Time for another track to get me in the mood. A track that will inspire my muse as I look out the window with a glint in my eye. The track? Girls Just Wanna Have Fun. I turn the volume up and bop my head from side to side, singing the chorus aloud. People are alarmed. So I move my arms up and down while singing, like I’m on a choo choo train. I complement this with an affectionate wink at anyone who looks at me. Half an hour later, I’m back up on the roof with my goat. ‘What did you do this time?’, ‘Bopped my head to Girls Just Wanna Have Fun’. She awkwardly looked the other way. ‘Ah come on love, don’t be like that’. I started doing a little dance for her, but nearly fell off the roof. ‘Just try and be normal’, she said. ‘You can do it’. ‘Ok, I’ll try’.

The van comes to a screeching halt. Oh shit, we’re fucked. Just a camel. Just a camel. Why am I here? What am I doing? Jesus Christ. It’s 10:30 pm. I’m in the middle of the desert in Mauritania. With a bunch of guys I’ve never met. None of whom speak a word of English. Several times I imagined the van being pulled over at gunpoint, and Al Qaeda asking for the white man to get out. And that would be my story. I do get a thrill out of fear. When my brother and I were young, we’d venture for an hour or so into the bush of Echuca, where there was a mining plant. The enjoyment was partly from the bonding, but mainly from the knowledge that at any minute a truck could come round the bend and we’d be caught. Once we were. We said that our dad had dropped us off at the river down the road and now we were lost. At home or abroad, playing dumb never fails.

I used to have a naive and casual belief in destiny. And I was raised to believe in God, so I believed in him. Then I started thinking about it. I respect faith. People of faith believe God is with them, which gives them strength and perspective. It helps them through difficult times. I’ve seen more good from religion than bad. But I don’t believe in God. And the more I see of the world, the more I’ve come to realise there’s no such thing as destiny. Nothing is ‘meant to be’. It’s a middle/upper class thing. We’re simply the most advanced species that’s ever existed. But we’re still just animals. And for most, it’s a brutally unfair life. There’s no destiny or God looking out for the people who live in the world’s slums. A lot of the world lives in abject poverty. So why is God so selective in his aid? Why is God a man, when it is women who are more emotionally intelligent? It is women who keep the world together.

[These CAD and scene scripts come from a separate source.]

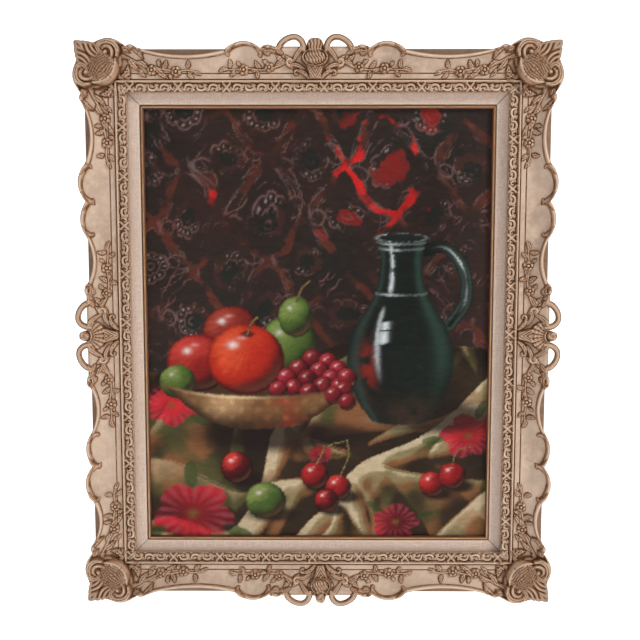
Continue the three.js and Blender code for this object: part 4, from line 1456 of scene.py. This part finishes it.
def foreground(picture):
    """Loose cherries, a plum and a green fruit on the cloth."""
    loose = [(-4, -176, 16.5), (24, -190, 15.5), (10, -206, 14.5)]
    loose += [(134, -186, 15), (158, -176, 16), (-96, -166, 19)]
    for x, z, size in loose:
        shade(picture, (x + 0.5 * size, z - 0.75 * size), 1.5 * size, 0.65 * size, 0.95)
    for number, (x, z, size) in enumerate(loose):
        body = (0.07, 0.004, 0.006) if number % 3 == 2 else (0.22, 0.008, 0.010)
        lit = (0.62, 0.040, 0.036) if number % 2 else (0.45, 0.02, 0.02)
        fruit(picture, (x, z), size, ((0.014, 0.002, 0.003), body, lit), 401 + 7 * number)
    stalks = [[(-2, -162), (10, -142), (34, -134)], [(26, -177), (36, -152), (34, -134)]]
    stalks += [[(158, -162), (164, -146), (180, -140)]]
    for stalk in stalks:
        trail(picture, stalk, 0.9, (0.07, 0.045, 0.015), (0.25, 0.18, 0.07))
    shade(picture, (-54, -222), 40, 12, 0.9)
    green = ((0.012, 0.016, 0.006), (0.062, 0.110, 0.020), (0.24, 0.29, 0.08))
    fruit(picture, (-62, -206), 24, green, 451, 0.92, 0.7)


def painted(x, z):
    """The picture's colours at points of the canvas: a still life with a jug and a dish of fruit."""
    picture = Picture(x, z)
    hanging(picture)
    table_cloth(picture)
    jug(picture)
    dish(picture)
    foreground(picture)
    hair = clouds(x * 0.35, z, 2.6, 501, 2)
    picture.dim(0.84 + 0.32 * hair)
    return np.clip(picture.paint, 0, 1)


# The canvas


def painted_canvas():
    """Satin acrylic over a woven ground, with the bare cotton where it folds back."""
    look = Finish("painted_canvas")
    fine, hairs = look.noise(900, 3, 0.6), look.noise(260, 4, 0.6, (0.35, 1, 1))
    bare = look.value("bare")
    cotton = look.coats(
        (0.62, 0.54, 0.42),
        (look.span(fine, 0.3, 0.7), (0.50, 0.42, 0.31)),
        (look.span(look.noise(30, 4), 0.45, 0.75, 0, 0.4), (0.36, 0.27, 0.17)),
    )
    color = look.coats(
        look.tint("paint"),
        (look.span(fine, 0.35, 0.7, 0, 0.25), (0.012, 0.008, 0.006)),
        (look.span(hairs, 0.5, 0.8, 0, 0.02), (0.30, 0.22, 0.17)),
        (bare, cotton),
    )
    gloss = look.math("ADD", look.span(hairs, 0.3, 0.7, 0.30, 0.46), look.times("bare", 0.45))
    skin = look.bump(look.weave(420, 0.8), 0.00012, look.bump(hairs, 0.00035))
    return look.finish(color, gloss, skin, Specular_IOR_Level=0.12)


def canvas_piece(material):
    """The stretched sheet: painted front, sides turned back over the bars and folded in behind them."""
    step, thick, fold, bend, slack, margin = 1.56, 0.7, 26, 1.2, 0.12, 1
    back = CANVAS_FRONT - (canvas_high.y - canvas_low.y) / MM
    wide, tall = CANVAS_WIDTH - bend, CANVAS_HEIGHT - bend
    lines = []
    for half, sight in ((wide, SIGHT_WIDTH + margin), (tall, SIGHT_HEIGHT + margin)):
        lines.append(np.concatenate([[-half], np.arange(-sight, sight + step / 2, step), [half]]))
    x, z = np.meshgrid(*lines)
    tension = slack * np.cos(np.pi * x / (2 * wide)) * np.cos(np.pi * z / (2 * tall))
    front = np.stack([x, CANVAS_FRONT - tension, z], axis=-1).reshape(-1, 3)
    faces = sheet_faces(*x.shape)

    # the outline of the front, then rings from it round the bend, the side, the fold and the inner face
    grid = np.arange(len(front)).reshape(x.shape)
    before = np.concatenate([grid[0, :-1], grid[:-1, -1], grid[-1, :0:-1], grid[:0:-1, 0]])
    rings = [(bend + reach, CANVAS_FRONT - bend + rise) for reach, rise in arc((-bend, 0), bend, 60, 0, 2)]
    rings += [(bend, back + 0.2), (bend - 0.5, back - thick), (bend - fold, back - thick)]
    rings += [(bend - fold, back - 0.05), (bend - thick, back - 0.05), (bend - thick, CANVAS_FRONT - thick)]
    points, rim = front, front[before]
    for out, height in rings:
        ring = rim * [(wide + out) / wide, 0, (tall + out) / tall] + [0, height, 0]
        here = np.arange(len(points), len(points) + len(ring))
        faces += np.column_stack([before, np.roll(before, -1), np.roll(here, -1), here]).tolist()
        points = np.vstack([points, ring])
        before = here
    faces.append(before.tolist())

    paint = np.zeros((len(points), 4))
    paint[:, 3] = 1
    paint[: len(front), :3] = painted(x.ravel(), z.ravel())
    bare = np.ones(len(points))
    bare[: len(front)] = 1 - (smooth(wide - np.abs(x), 0, 1) * smooth(tall - np.abs(z), 0, 1)).ravel()
    placed = np.column_stack([MIDDLE.x + MM * points[:, 0], -MM * points[:, 1], MIDDLE.z + MM * points[:, 2]])
    values = {"paint": paint, "bare": bare}
    piece = add_piece("painted_canvas", placed, faces, material, "canvas", values)


add_camera()
add_studio()
cloth, gold = linen(), gilt()
creams = {0: antique_cream("x"), 1: antique_cream("z")}
woods = {0: pine("x"), 1: pine("z")}
for name, rail in RAILS.items():
    carved_rail(name, rail, creams[rail["turn"] % 2])
    liner_piece(name, rail, cloth)
    slip_piece(name, rail, gold)
    stretcher_piece(name, rail, woods[rail["turn"] % 2])
canvas_piece(painted_canvas())
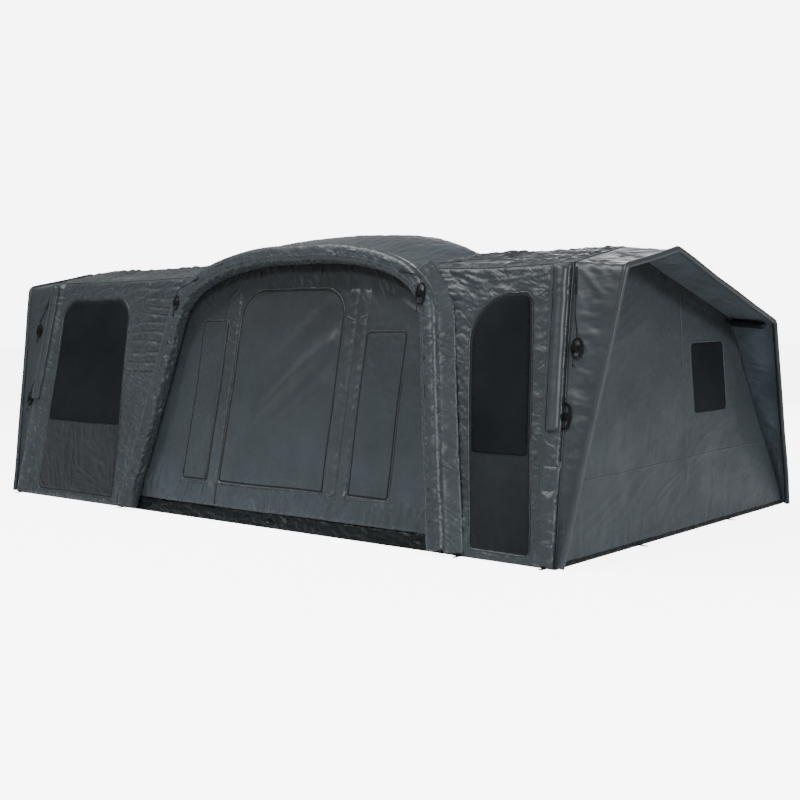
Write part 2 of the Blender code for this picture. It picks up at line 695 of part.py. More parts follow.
def beam_path(radius, bend):
    """Line of an end beam inside the skin, as (y, z), standing on the groundsheet."""
    inner = grown(list(SECTION)[::-1], -(BEAM_INSET + radius))[::-1]
    base = SHEET + SEAT
    front = base + sink(radius, FRONT_LEAN, END_LEAN)
    rear = base + sink(radius, REAR_LEAN, END_LEAN)
    inner[0] = crossing(inner[0], inner[1], (0, front), (1, front))
    inner[-1] = crossing(inner[-2], inner[-1], (0, rear), (1, rear))
    return rounded(inner, (0, bend, bend, bend, 0), closed=False)


def build_beams():
    """Inflated beams: one round each end, the two arches and one under the ridge."""
    for word, side in (("left", -1), ("right", 1)):
        path = []
        for y, z in beam_path(END_TUBE, END_BEND):
            path.append((side * (end_x(z) - (BEAM_INSET + END_TUBE) * END_SECANT), y, z))
        tube(f"{word}_end_beam", path, END_TUBE, 3, BEAM_GREY)
    splay = (ARCH_FOOT_HALF - ARCH_HEAD_HALF) / (ARCH_SHOULDER + ARCH_RISE)
    foot = sink(ARCH_TUBE, FRONT_LEAN, splay)
    lift = ARCH_TUBE + SEAT
    line = [(x, s, lift) for x, s in up_front(cut_foot(arch(ARCH_TUBE), foot))]
    tube("front_arch_beam", line, ARCH_TUBE, 4, SLATE, FRONT)
    foot = sink(ARCH_TUBE, REAR_LEAN, splay / REAR_SHARE)
    line = [(x, s, lift) for x, s in up_rear(cut_foot(arch(ARCH_TUBE, REAR_SHARE), foot))]
    tube("rear_arch_beam", line, ARCH_TUBE, 4, SLATE, REAR)


def build_groundsheet():
    """Groundsheet: a tray whose rim leans in with the walls."""
    rim = RIM_HEIGHT
    corners = []
    for height in (0, rim):
        front = front_y(height) + SKIN * FRONT_SECANT + SEAT
        rear = rear_y(height) - SKIN * REAR_SECANT - SEAT
        half = skin_end_x(height)
        corners += [(-half, front, height), (half, front, height), (half, rear, height), (-half, rear, height)]
    faces = [(3, 2, 1, 0), (0, 1, 5, 4), (1, 2, 6, 5), (2, 3, 7, 6), (3, 0, 4, 7)]
    mesh = bpy.data.meshes.new("groundsheet")
    mesh.from_pydata(corners, [], faces)
    sheet = place("groundsheet", mesh, Matrix.Identity(4), SHEET_BLACK)
    thick = sheet.modifiers.new("sheet", "SOLIDIFY")
    thick.thickness = SHEET
    thick.offset = -1
    thick.use_even_offset = True


def build_leaves():
    """Doors and window covers, each with its origin on its hinge, and their nets."""
    door = up_front(FRONT_DOOR)
    panel("front_door", FRONT, ring(door, FRONT_DOOR_CURVES), pivot=door[1])
    for name, corners in (("front_left", LEFT_FLAP), ("front_right", RIGHT_FLAP)):
        flap = up_front(corners)
        cover = SKIN - NET - SEAT
        panel(f"{name}_cover", FRONT, ring(flap, FLAP_CURVES), cloth=cover, pivot=flap[0])
        panel(f"{name}_window", FRONT, ring(flap, FLAP_CURVES), cloth=NET, lift=-cover - SEAT,
              colour=NET_BLACK)
    for word, edges, corners, curves, head, hinge in (
            ("left", LEFT_EDGES, LEFT_DOOR, LEFT_CURVES, LEFT_DOOR_HEAD, 0),
            ("right", RIGHT_EDGES, RIGHT_DOOR, RIGHT_CURVES, RIGHT_DOOR_HEAD, 1)):
        pane = up_front(leaf(*edges, PANE_SILL, head - PANE_BORDER, PANE_BORDER))
        pivot = up_front(corners)[hinge]
        panel(f"{word}_door", FRONT, ring(up_front(corners), curves), [ring(pane, curves, SEAT)], pivot=pivot)
        panel(f"{word}_door_net", FRONT, ring(pane, curves), cloth=NET, pivot=pivot, colour=NET_BLACK)


def turned(name, profile, matrix, colour):
    """A turned piece from an open profile of (radius, height) points, outer side from top to bottom."""
    mesh = bpy.data.meshes.new(name)
    edges = [(k, k + 1) for k in range(len(profile) - 1)]
    mesh.from_pydata([(radius, 0, height) for radius, height in profile], edges, [])
    piece = place(name, mesh, matrix, colour)
    screw = piece.modifiers.new("turn", "SCREW")
    screw.steps = TURNED_STEPS
    screw.render_steps = TURNED_STEPS
    screw.use_merge_vertices = True
    screw.merge_threshold = MERGE
    screw.use_smooth_shade = False
    return piece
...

The more I travel, the more I realise our habits are unsustainable. So many countries are swimming in litter. Nouakchott is only a few decades old, but if it continues on its current trajectory, it’ll have descended into a dystopian megacity slum by the time I retire. But for now it still has some childlike innocence about it. Like when a kid is in a slum, they don’t quite realise how poor they are. In a few years they work it out, and life becomes tough. I guess it’s like that for everyone, but the children of slums have it a little tougher than most.

The van began getting very stuffy. Smelly feet springs to mind. Oh shit. Another checkpoint. I know the checkpoints are good. It’s just what they symbolise. Eventually the moon makes an appearance and I can see the terrain has become hilly. One guy keeps talking to me in Arabic. As though if he persists long enough, I’ll eventually start responding to his questions in fluent Arabic.

Arrival in Atar. One guy seems to have taken responsibility for me. He’s asking people for a hotel. Another guy presents himself and says he can drive me to a nice hotel. Sounds dangerous, but it’s not. Never underestimate the power of instinct. I know I can trust the people around me. I’ve never had a single negative experience abroad. For all the irrational fatalism in this post, my experience of the world is not consistent with the media’s depiction of it. Most people are good-natured, and instinctively want to help. These people never make the news though. The easiest way for a government to be re-elected is to arouse fear of the unknown. The best way for a news organisation to attract audiences is to entertain with trauma and grief porn.

I saw my goat being ushered away. She looked in distress. I ran towards her. Sometimes all we need is to hear that everything will be alright. Even when we know it probably won’t be. ‘Don’t worry love, you’ll be ok. Here, take this’. It was my iPod nano, set to loop on girls just wanna have fun. It made her smile.

Writing this now, lying on my bed in Atar. I made it. What was I so worried about? Tomorrow I’ll find a ride to Chinguetti, somehow, and then I’ll be in the Sahara.